Object modeling scripts
══════════════════════════════
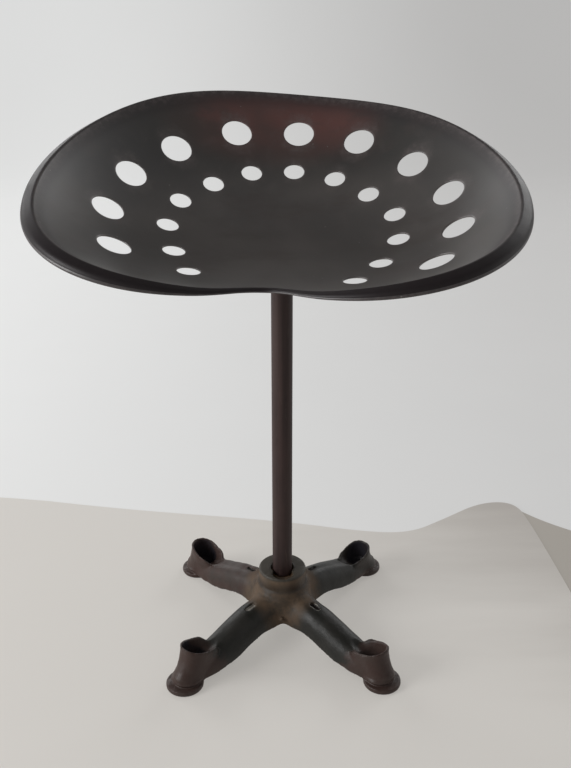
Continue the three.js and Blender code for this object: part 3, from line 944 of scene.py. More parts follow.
@dataclass
class SeatPan:
    """The pressed, perforated seat with its turned-down rim."""

    form: PanForm
    place: SeatPlace
    crest_radius: float = 3.0
    least_crest: float = 1.9
    flange_length: float = 5.0
    flange_tilt: float = math.radians(25)
    shoulder_radius: float = 5.5
    curl_radius: float = 2.0
    curl_bulge: float = 0.5
    notch_share: float = 0.75
    notch_half_width: float = 75.0
    large_radius: float = 14.7
    small_radius: float = 9.8
    edge_round: float = 0.45
    hole_margins: tuple[float, ...] = (0.0, 0.2, 0.6, 2.2)
    clear_margin: float = 4.2
    large_steps: int = 44
    small_steps: int = 34
    sheet_rows: int = 40
    rim_shares: Pair = (0.968, 0.984)
    mean_share: float = 0.86
    row_turn: float = 0.382
    least_points: int = 8
    point_spacing: float = 4.2
    rim_points: int = 300
    # Wear on the lip's rings; on the crest and the curl's outer half it also paints a highlight
    crest_wear_and_highlight: tuple[float, ...] = (0.8, 0.7, 0.45, 0.2, 0.1, 0.05)
    shoulder_wear: float = 0.03
    curl_wear_and_highlight: Pair = (0.5, 0.1)
    worn_and_highlit_curl_rings: int = 5
    # Holes of the right half and of the middle line, as shares of the pan's reach
    large_places: tuple[Pair, ...] = (
        (0.66, -0.36),
        (0.755, -0.1),
        (0.72, 0.18),
        (0.56, 0.425),
        (0.3, 0.625),
        (0, 0.69),
    )
    small_places: tuple[Pair, ...] = (
        (0.34, -0.41),
        (0.44, -0.225),
        (0.51, -0.02),
        (0.49, 0.17),
        (0.365, 0.33),
        (0.2, 0.45),
        (0, 0.495),
    )
    lip_wear_and_highlight: list[float] = field(default_factory=list)
    flat: list[Pair] = field(default_factory=list)
    edges: list[tuple[int, int]] = field(default_factory=list)

    def build(self) -> bpy.types.Object:
        """Builds the pan.

        Returns:
            The piece.
        """
        rim_ring = self.add_ring(*self.rim_places())
        hole_rings = [self.add_hole(*hole) for hole in self.holes()]
        self.add_sheet_points()
        points, triangles, found = self.triangles(rim_ring, [rings[0] for rings in hole_rings])
        x, y = points.T
        square = self.form.upward(x, y)
        sunk = np.zeros(len(x))
        for rings in hole_rings:
            for ring, depth in zip(rings, (self.edge_round, self.edge_round * 0.3)):
                sunk[[found[i] for i in ring]] = depth
        height = self.form.height(x, y) + self.form.dents(x, y)
        middle = np.column_stack((x, y, height)) - square * self.form.sheet / 2
        half = (self.form.sheet / 2 - sunk)[:, None]
        top, under = middle + square * half, middle - square * half
        count = len(points)
        faces = [tuple(t) for t in triangles] + [tuple(count + i for i in reversed(t)) for t in triangles]
        for rings in hole_rings:
            faces += self.wall([found[i] for i in rings[0]], count)
        lip = self.lip_rings()
        rim = [found[i] for i in rim_ring]
        faces += self.lip_faces(rim, [count + i for i in rim], 2 * count, len(lip))
        places = np.vstack((top, under, *lip))
        piece = make_mesh("seat_pan_pressing", self.place.from_dish(places), faces, 50)
        self.keep_wear(piece, points, len(lip))
        return piece

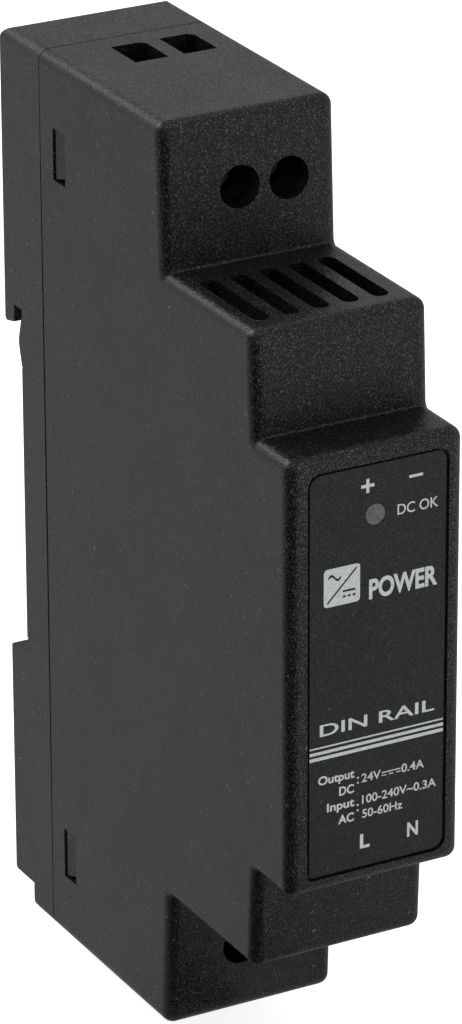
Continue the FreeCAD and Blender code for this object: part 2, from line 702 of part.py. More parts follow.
VARISTOR = {"centre": (-23.2, -30.9), "radius": 3.3, "thick": 3.0, "axis": "z", "lead_span": 2.0}
THERMISTOR = {"centre": (-15.6, -19.4), "radius": 3.0, "thick": 2.8, "axis": "y", "lead_span": 1.8}
BRIDGING_CAPACITOR = {"centre": (-10.4, -10.2), "radius": 3.4, "thick": 3.2, "axis": "y", "lead_span": 2.2}


def varistor():
    return disc_part(0.6, **VARISTOR)


def thermistor():
    return disc_part(0.2, **THERMISTOR)


def bridging_capacitor():
    return disc_part(0.8, **BRIDGING_CAPACITOR)


def block_part(x_top, y, z, lead_places, radius=0.6):
    """Moulded rectangular part standing on the board."""
    body = rounded_box((ON_BOARD + 0.1, x_top), y, z, radius, "x")
    return fuse([body] + pins(lead_places))


FUSE_PINS = [(-15.0, -31.0), (-15.0, -25.9)]
FILTER_CAP_PINS = [(-9.6, -30.2), (-9.6, -20.2)]
BRIDGE_PINS = [(y, z) for y in (-25.0, -19.9) for z in (-18.0, -14.2)]
CONTROLLER_PINS = [(y, z) for y in (-43.2, -40.7, -38.1, -35.6) for z in (-7.6, 0.0)]
COUPLER_PINS = [(y, z) for y in (-42.6, -40.1) for z in (2.2, 8.6)]
DIODE_PINS = [(-23.0, 10.6), (-23.0, 24.4)]
INDUCTOR_PINS = [(-12.6, 12.4), (-12.6, 17.4)]


def fuse_box():
    return block_part(4.4, (-17.1, -12.9), (-32.6, -24.3), FUSE_PINS)


def filter_capacitor():
    return block_part(6.0, (-12.4, -6.8), (-31.7, -18.7), FILTER_CAP_PINS)


def chip(y, z, x_top, leg_places):
    """Flat moulded package with a row of bent legs along each long side."""
    body = box((ON_BOARD + 0.35, x_top), y, z)
    body = body.makeChamfer(0.25, body.Edges)
    low, high = z
    legs = []
    for leg_y, leg_z in leg_places:
        reach = (leg_z, low + 0.3) if leg_z < low else (high - 0.3, leg_z)
        legs.append(box((ON_BOARD + 1.4, ON_BOARD + 1.7), span(leg_y, 0.25), reach))
        legs.append(box((BOARD_X[0] - PIN_PROUD, ON_BOARD + 1.7), span(leg_y, 0.25), span(leg_z, 0.15)))
    return fuse([body] + legs)


def bridge_rectifier():
    return chip((-26.4, -18.5), (-17.4, -14.8), ON_BOARD + 2.9, BRIDGE_PINS)


def controller_chip():
    return chip((-44.2, -34.6), (-7.0, -0.6), ON_BOARD + 3.5, CONTROLLER_PINS)


def optocoupler():
    return chip((-43.6, -39.0), (2.8, 8.0), ON_BOARD + 3.5, COUPLER_PINS)


def output_diode():
    """Axial rectifier lying along Z on bent leads."""
    x = ON_BOARD + 3.0
    (y, low), (_, high) = DIODE_PINS
    body = rod((x, y, low + 2.2), (x, y, high - 2.2), 2.6)
    wire = rod((x, y, low - 0.4), (x, y, high + 0.4), 0.5)
    drops = [rod((x, y, z), (BOARD_X[0] - PIN_PROUD, y, z), 0.5) for z in (low, high)]
    return fuse([body, wire] + drops)


def output_inductor():
    """Drum choke: ferrite bobbin with a wound waist."""
    y = INDUCTOR_PINS[0][0]
    z = (INDUCTOR_PINS[0][1] + INDUCTOR_PINS[1][1]) / 2
    bottom = ON_BOARD + 0.1
    top = bottom + 8.5
    flange = 1.3
    pieces = [
        rod((bottom, y, z), (bottom + flange, y, z), 4.0),
        rod((top - flange, y, z), (top, y, z), 4.0),
        rod((bottom, y, z), (top, y, z), 3.6),
    ]
    return fuse(pieces + pins(INDUCTOR_PINS))


BULK_CANS = [(-39.9, (-26.6, -10.6), 4.0), (-31.2, (-26.6, -10.6), 4.0)]
OUTPUT_CANS = [(-40.0, (12.6, 28.4), 4.0), (-31.7, (12.6, 28.4), 4.0)]
SUPPLY_CAN = (-10.6, (-3.4, 7.6), 2.5)


def insulating_sheet():
    """Film between the board's solder side and the left wall."""
    return box((-6.9, -6.65), (-44.0, -8.0), (-28.0, 28.0))


def drilled_board():
    places = transformer_pins() + choke_pins() + FUSE_PINS + FILTER_CAP_PINS + INDUCTOR_PINS
    for disc in (VARISTOR, THERMISTOR, BRIDGING_CAPACITOR):
        places += disc_leads(disc["centre"], disc["axis"], disc["lead_span"])
    for can in BULK_CANS + OUTPUT_CANS + [SUPPLY_CAN]:
        places += can_lead_places(*can)
    holes = pin_holes(places) + pin_holes(DIODE_PINS, 0.5)
    for y, z in BRIDGE_PINS + CONTROLLER_PINS + COUPLER_PINS:
        holes.append(box((-BIG, BIG), span(y, 0.32), span(z, 0.22)))
    return cut(circuit_board(), holes)


# ---- write one file per part ------------------------------------------------------
def all_parts():
    parts = {
        "front_housing": front_housing(),
        "rear_cover": rear_cover(),
        "rail_latch": rail_latch(),
        "latch_spring": latch_spring(),
        "front_label": front_label(),
        "light_pipe": light_pipe(),
        "status_led": status_led(),
        "circuit_board": drilled_board(),
        "insulating_sheet": insulating_sheet(),
        "output_terminal_block": terminal_block(1),
        "input_terminal_block": terminal_block(-1),
        "transformer_core": transformer_core(),
        "transformer_bobbin": transformer_bobbin(),
        "transformer_winding": transformer_winding(),
        "choke_core": choke_core(),
        "choke_winding": choke_winding(),
        "fuse_box": fuse_box(),
        "varistor": varistor(),
        "thermistor": thermistor(),
        "filter_capacitor": filter_capacitor(),
        "bridging_capacitor": bridging_capacitor(),
        "bridge_rectifier": bridge_rectifier(),
        "controller_chip": controller_chip(),
        "optocoupler": optocoupler(),
        "output_diode": output_diode(),
        "output_inductor": output_inductor(),
        "supply_capacitor": can_capacitor(*SUPPLY_CAN),
    }
    for index, can in enumerate(BULK_CANS, 1):
        parts["bulk_capacitor_%d" % index] = can_capacitor(*can)
    for index, can in enumerate(OUTPUT_CANS, 1):
        parts["output_capacitor_%d" % index] = can_capacitor(*can)
    left, right = POLE_X
    poles = (("plus", left, 1), ("minus", right, 1), ("line", left, -1), ("neutral", right, -1))
    for name, pole, side in poles:
        parts["clamp_screw_" + name] = clamp_screw(pole, side)
        parts["clamp_cage_" + name] = clamp_cage(pole, side)
        parts["contact_bar_" + name] = contact_bar(pole, side)
    return parts


def write_parts():
    os.makedirs("parts", exist_ok=True)
    for name, shape in all_parts().items():
        solids = shape.Solids
        if not shape.isValid() or not solids:
            raise RuntimeError(name + " isn't a valid solid")
        kept = solids[0] if len(solids) == 1 else Part.makeCompound(solids)
        kept.exportStep("parts/" + name + ".step")
        size = kept.BoundBox
        print("%-24s solids %d  volume %8.1f  x %6.2f..%6.2f  y %6.2f..%6.2f  z %6.2f..%6.2f" % (
            name, len(solids), kept.Volume, size.XMin, size.XMax, size.YMin, size.YMax, size.ZMin, size.ZMax))


write_parts()
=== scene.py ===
import bpy
import json
import math
from mathutils import Matrix, Vector


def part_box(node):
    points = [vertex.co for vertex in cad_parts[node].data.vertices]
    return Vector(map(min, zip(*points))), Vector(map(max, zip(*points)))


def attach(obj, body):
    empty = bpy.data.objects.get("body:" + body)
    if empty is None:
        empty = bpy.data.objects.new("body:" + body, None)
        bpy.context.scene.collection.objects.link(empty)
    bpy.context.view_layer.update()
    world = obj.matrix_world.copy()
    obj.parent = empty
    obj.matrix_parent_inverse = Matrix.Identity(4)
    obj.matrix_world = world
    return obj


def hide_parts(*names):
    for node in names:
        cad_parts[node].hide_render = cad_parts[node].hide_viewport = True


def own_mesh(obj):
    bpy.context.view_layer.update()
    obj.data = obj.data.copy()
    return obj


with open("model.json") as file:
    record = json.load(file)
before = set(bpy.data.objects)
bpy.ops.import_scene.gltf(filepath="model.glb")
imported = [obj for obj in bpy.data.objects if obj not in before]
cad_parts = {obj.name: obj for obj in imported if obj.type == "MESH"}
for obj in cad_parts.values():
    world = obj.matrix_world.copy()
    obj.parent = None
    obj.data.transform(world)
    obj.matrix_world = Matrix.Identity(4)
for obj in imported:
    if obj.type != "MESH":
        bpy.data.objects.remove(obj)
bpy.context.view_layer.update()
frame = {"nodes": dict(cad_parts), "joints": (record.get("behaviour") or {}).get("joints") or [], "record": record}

MM = 0.001
NODES = frame["nodes"]

ROOM = 0.54                          # brightness of the room that the gloss reflects
ROOM_GLOW = 0.28                     # brightness added behind and above
ROOM_TINT = (0.942, 1.0, 0.928, 1)


# ---- shader helpers -------------------------------------------------------------
GRAIN_SLANT = (0.31, 0.23, 0.17)     # turns the noise's grid, so that no wall lies along it
MIX_FIRST, MIX_SECOND, MIX_RESULT = 6, 7, 2     # colour sockets of the Mix node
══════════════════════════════
• [Task instructions]
Quote the listing above, but only from the line that shows "Continue the FreeCAD" through the line that shows "return disc_part(0.2, **THERMISTOR)".

• [Exercise solution]
Continue the FreeCAD and Blender code for this object: part 2, from line 702 of part.py. More parts follow.
VARISTOR = {"centre": (-23.2, -30.9), "radius": 3.3, "thick": 3.0, "axis": "z", "lead_span": 2.0}
THERMISTOR = {"centre": (-15.6, -19.4), "radius": 3.0, "thick": 2.8, "axis": "y", "lead_span": 1.8}
BRIDGING_CAPACITOR = {"centre": (-10.4, -10.2), "radius": 3.4, "thick": 3.2, "axis": "y", "lead_span": 2.2}


def varistor():
    return disc_part(0.6, **VARISTOR)


def thermistor():
    return disc_part(0.2, **THERMISTOR)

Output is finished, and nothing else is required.